▶ What you are asked to do: Starting at the first line of the data below, write out each line exactly until you reach the line containing "rail with its", and include that line too.

▶ Dataset excerpt:
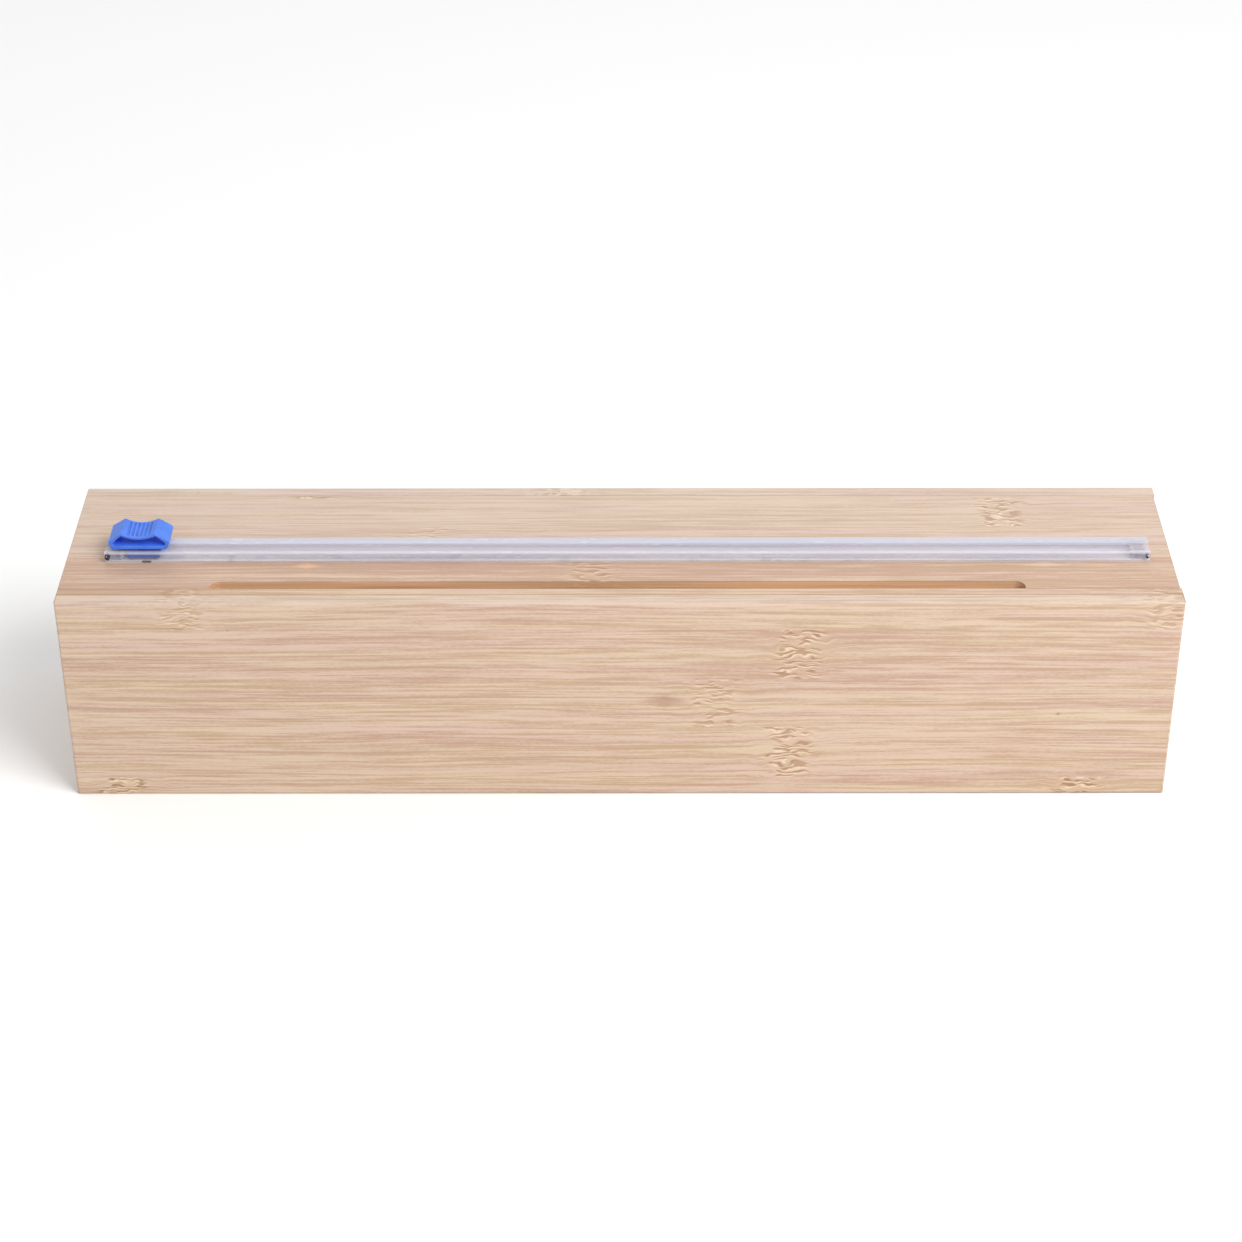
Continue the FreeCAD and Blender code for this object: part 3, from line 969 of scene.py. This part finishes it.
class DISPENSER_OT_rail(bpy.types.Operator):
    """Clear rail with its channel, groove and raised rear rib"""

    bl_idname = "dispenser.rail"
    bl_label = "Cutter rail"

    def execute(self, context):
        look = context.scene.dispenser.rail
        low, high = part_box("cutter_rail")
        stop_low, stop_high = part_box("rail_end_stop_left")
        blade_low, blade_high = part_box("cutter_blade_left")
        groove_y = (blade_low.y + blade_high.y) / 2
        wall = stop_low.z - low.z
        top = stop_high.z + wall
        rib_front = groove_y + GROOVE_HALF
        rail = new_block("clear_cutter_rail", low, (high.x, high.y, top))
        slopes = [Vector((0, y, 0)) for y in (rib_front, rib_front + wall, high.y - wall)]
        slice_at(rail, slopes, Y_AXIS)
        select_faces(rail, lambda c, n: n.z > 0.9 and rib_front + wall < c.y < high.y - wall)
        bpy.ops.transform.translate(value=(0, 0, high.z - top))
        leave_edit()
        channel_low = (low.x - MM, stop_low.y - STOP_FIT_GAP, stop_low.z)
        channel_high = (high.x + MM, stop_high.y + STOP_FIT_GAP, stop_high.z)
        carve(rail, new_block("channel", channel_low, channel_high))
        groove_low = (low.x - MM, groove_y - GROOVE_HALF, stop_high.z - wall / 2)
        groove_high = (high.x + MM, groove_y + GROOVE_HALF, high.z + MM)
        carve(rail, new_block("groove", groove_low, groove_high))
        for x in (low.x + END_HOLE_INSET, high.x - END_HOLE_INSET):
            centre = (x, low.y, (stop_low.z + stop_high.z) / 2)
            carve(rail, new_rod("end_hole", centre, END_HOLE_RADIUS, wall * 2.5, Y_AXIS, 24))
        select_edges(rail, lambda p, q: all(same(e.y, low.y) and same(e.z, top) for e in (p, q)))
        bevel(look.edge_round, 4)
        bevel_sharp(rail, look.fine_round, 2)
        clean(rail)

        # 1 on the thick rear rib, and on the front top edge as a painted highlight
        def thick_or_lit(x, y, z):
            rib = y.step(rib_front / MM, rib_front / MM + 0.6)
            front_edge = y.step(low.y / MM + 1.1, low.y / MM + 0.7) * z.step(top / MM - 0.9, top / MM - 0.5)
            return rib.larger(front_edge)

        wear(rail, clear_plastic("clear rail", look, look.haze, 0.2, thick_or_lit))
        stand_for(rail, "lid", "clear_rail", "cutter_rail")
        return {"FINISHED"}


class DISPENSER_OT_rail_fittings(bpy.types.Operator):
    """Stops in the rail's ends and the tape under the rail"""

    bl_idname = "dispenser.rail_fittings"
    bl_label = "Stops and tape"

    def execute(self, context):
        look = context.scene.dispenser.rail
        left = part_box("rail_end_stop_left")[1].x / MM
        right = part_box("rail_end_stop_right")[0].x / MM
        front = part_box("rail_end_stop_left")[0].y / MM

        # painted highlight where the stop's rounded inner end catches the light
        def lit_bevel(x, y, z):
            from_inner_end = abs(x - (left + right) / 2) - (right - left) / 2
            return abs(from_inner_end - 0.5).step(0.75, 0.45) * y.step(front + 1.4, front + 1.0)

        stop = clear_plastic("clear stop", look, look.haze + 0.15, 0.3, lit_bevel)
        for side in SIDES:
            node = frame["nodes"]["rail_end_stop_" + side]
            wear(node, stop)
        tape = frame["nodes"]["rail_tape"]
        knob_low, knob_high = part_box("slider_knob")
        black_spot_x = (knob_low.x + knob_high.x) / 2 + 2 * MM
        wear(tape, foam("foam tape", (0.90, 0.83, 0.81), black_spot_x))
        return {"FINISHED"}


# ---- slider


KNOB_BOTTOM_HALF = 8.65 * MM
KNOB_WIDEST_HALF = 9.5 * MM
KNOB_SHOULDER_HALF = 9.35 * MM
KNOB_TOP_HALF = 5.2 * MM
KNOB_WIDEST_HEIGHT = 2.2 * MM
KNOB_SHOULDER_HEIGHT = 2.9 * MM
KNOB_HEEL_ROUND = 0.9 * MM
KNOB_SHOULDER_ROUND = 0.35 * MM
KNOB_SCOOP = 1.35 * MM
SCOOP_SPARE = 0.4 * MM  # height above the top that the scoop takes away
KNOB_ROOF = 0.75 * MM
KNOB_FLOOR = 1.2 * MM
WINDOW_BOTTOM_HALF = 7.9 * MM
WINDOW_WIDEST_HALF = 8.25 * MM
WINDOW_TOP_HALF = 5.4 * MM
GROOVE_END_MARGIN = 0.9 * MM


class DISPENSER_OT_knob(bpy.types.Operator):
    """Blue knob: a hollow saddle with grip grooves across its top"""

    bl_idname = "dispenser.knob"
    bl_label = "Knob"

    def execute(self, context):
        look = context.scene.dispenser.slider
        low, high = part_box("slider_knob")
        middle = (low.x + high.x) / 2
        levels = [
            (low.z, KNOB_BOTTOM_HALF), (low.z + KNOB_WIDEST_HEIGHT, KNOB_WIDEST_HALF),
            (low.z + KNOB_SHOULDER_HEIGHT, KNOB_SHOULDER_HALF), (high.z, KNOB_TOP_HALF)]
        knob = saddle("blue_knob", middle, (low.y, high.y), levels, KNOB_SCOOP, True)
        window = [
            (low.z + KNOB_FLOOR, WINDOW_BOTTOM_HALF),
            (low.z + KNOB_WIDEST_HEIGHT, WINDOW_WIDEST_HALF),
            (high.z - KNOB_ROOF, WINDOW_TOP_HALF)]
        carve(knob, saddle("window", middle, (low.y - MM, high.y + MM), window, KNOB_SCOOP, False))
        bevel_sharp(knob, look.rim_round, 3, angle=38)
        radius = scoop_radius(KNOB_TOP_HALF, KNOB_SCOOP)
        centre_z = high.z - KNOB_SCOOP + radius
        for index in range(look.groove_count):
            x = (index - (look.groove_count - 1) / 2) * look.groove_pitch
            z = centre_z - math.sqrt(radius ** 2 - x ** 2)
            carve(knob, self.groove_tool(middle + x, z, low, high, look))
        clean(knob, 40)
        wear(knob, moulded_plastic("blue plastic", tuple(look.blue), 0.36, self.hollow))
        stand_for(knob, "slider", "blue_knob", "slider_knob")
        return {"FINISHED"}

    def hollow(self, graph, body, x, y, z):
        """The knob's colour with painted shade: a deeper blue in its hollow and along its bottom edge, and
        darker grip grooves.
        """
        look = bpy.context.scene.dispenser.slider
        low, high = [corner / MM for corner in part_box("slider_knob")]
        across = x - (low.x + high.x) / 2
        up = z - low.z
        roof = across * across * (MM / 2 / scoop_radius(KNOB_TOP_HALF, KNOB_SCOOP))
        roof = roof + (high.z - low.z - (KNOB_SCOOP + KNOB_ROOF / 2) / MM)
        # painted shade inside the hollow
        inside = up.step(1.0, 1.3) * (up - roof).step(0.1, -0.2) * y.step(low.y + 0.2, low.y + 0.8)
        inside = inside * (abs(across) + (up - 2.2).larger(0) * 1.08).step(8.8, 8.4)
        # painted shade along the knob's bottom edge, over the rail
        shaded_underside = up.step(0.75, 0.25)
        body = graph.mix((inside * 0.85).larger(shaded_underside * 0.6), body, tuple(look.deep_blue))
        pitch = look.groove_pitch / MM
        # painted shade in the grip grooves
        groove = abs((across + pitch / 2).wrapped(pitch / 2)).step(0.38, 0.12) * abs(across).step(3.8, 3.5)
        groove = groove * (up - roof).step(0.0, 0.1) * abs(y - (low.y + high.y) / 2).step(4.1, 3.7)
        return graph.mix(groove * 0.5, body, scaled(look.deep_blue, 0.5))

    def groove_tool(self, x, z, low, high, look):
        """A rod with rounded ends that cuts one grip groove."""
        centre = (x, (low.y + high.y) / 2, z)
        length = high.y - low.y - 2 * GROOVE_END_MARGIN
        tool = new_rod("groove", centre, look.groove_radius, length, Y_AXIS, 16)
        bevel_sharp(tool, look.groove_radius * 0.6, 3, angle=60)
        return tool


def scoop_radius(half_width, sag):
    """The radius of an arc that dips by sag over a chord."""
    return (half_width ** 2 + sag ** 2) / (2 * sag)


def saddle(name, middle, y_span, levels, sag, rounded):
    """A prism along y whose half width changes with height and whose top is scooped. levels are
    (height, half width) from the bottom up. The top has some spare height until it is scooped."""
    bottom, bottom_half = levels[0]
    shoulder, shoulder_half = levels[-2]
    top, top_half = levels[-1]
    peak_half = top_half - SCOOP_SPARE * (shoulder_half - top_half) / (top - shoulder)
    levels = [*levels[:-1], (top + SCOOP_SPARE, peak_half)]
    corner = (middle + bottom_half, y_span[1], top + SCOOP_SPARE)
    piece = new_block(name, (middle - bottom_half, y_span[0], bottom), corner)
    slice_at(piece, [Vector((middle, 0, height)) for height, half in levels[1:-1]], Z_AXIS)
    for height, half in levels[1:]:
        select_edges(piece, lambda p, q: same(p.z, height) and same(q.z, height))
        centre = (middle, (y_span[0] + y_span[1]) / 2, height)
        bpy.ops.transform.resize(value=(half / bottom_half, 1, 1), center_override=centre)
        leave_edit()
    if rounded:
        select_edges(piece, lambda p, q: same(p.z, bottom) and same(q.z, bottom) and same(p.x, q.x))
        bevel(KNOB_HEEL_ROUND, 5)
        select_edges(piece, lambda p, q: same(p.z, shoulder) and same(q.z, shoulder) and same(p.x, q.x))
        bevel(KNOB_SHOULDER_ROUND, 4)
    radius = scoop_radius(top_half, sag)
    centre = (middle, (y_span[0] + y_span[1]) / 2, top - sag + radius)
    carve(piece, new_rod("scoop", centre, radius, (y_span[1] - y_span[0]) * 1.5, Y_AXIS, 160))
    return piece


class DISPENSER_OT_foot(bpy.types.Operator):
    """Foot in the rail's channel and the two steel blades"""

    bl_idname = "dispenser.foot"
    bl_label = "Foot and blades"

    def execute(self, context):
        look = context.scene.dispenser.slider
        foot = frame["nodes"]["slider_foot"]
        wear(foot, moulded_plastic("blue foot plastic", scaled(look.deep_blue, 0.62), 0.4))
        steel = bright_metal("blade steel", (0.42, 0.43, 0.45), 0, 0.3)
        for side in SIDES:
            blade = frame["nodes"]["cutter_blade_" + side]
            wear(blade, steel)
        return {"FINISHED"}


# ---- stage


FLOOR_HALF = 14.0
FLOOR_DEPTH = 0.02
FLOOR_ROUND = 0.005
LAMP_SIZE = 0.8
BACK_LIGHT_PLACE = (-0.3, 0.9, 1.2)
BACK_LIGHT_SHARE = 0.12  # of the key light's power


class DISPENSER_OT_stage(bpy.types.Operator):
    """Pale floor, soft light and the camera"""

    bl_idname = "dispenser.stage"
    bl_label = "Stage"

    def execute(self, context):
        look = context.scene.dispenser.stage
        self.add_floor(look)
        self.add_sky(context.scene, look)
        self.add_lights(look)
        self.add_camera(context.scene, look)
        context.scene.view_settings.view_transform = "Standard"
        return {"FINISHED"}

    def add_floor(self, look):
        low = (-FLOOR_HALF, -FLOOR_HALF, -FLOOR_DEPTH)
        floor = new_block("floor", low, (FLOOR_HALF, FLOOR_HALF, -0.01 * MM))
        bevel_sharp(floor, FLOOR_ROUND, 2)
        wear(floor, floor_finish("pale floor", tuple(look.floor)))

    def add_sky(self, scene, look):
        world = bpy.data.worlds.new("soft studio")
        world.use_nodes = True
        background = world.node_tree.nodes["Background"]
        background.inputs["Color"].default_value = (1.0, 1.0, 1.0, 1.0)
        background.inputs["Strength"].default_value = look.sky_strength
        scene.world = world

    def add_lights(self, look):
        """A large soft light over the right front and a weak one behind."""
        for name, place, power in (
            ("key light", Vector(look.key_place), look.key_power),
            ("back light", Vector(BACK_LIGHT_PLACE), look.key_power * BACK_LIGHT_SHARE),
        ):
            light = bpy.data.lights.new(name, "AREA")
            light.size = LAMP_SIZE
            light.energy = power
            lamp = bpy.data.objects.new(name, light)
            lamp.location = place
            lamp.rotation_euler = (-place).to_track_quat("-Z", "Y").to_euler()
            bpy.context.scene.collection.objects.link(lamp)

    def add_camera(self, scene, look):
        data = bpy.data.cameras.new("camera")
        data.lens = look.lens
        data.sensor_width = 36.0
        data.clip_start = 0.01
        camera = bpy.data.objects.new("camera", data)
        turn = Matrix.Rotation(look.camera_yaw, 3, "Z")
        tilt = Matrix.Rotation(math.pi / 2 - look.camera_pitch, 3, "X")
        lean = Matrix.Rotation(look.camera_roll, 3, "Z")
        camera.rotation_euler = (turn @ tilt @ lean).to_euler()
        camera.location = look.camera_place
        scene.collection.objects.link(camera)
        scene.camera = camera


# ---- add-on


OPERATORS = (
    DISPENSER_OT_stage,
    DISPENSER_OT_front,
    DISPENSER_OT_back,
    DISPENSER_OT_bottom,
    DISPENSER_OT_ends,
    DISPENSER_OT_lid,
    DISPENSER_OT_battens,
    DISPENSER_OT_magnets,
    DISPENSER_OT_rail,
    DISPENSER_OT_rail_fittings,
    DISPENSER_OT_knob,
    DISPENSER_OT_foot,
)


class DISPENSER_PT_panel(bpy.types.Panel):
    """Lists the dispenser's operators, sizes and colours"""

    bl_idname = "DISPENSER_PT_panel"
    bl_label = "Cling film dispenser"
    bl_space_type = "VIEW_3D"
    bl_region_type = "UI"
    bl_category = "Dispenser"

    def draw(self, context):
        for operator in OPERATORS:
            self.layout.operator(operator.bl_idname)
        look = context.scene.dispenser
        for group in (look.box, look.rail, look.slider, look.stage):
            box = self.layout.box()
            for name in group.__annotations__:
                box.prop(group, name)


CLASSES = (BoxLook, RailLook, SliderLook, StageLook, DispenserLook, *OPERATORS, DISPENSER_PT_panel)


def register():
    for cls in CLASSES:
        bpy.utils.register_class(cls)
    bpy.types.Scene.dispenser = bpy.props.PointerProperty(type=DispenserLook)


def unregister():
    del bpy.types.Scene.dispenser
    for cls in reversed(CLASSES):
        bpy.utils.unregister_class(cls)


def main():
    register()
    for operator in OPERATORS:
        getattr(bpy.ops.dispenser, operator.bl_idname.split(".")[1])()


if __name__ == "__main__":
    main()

▶ Solution:
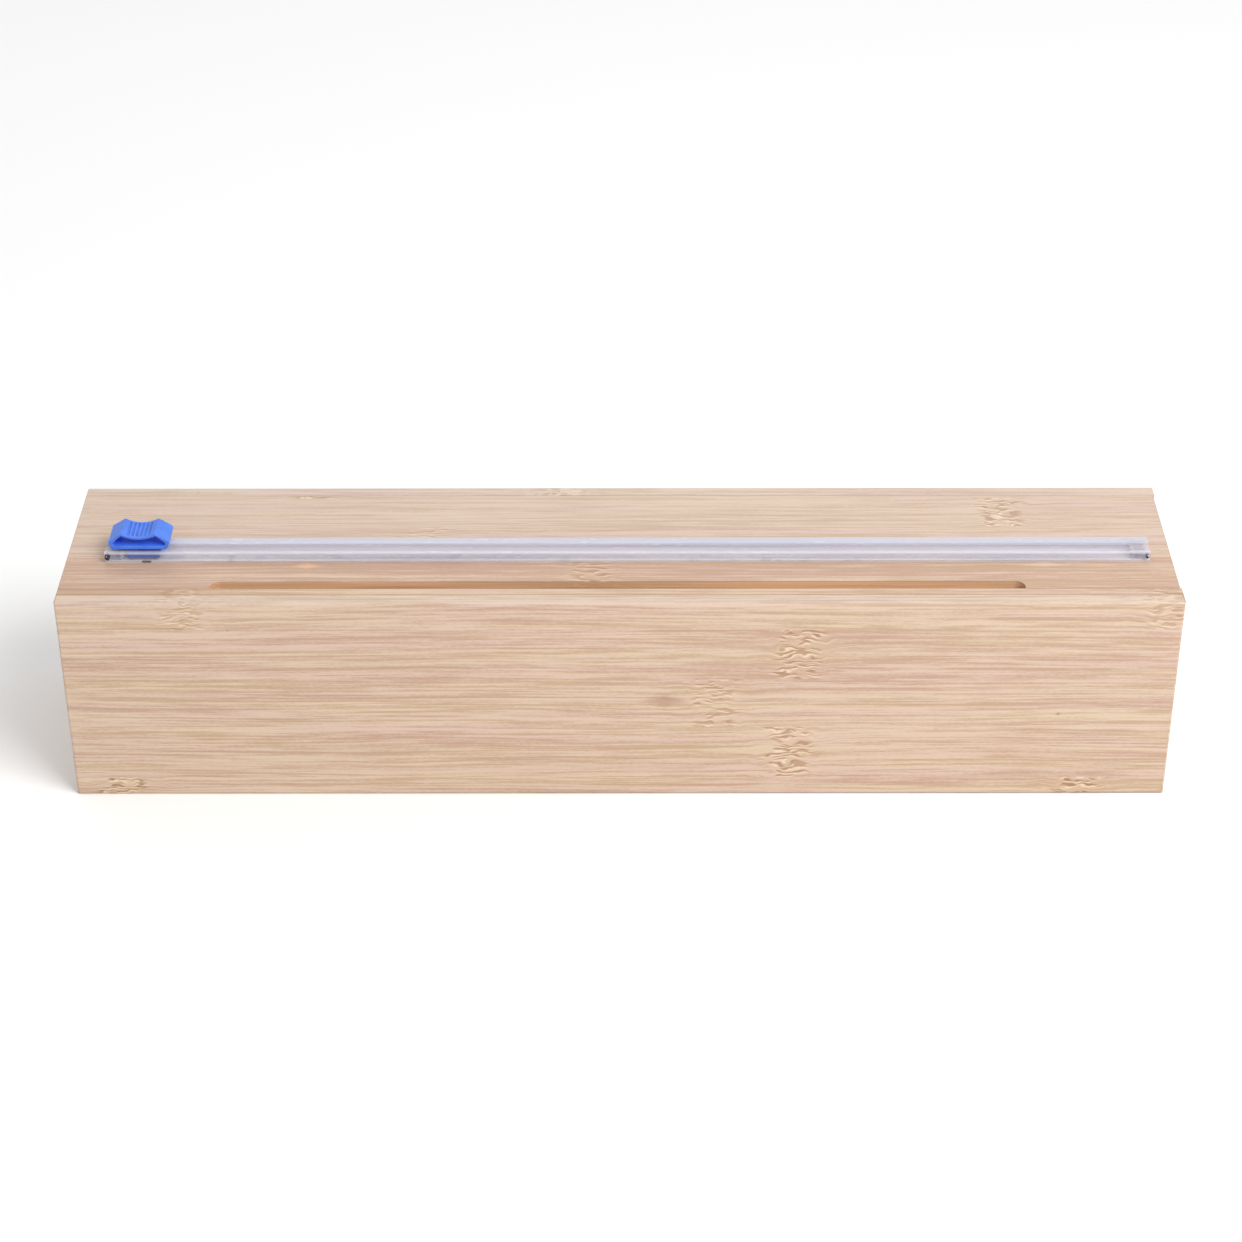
Continue the FreeCAD and Blender code for this object: part 3, from line 969 of scene.py. This part finishes it.
class DISPENSER_OT_rail(bpy.types.Operator):
    """Clear rail with its channel, groove and raised rear rib"""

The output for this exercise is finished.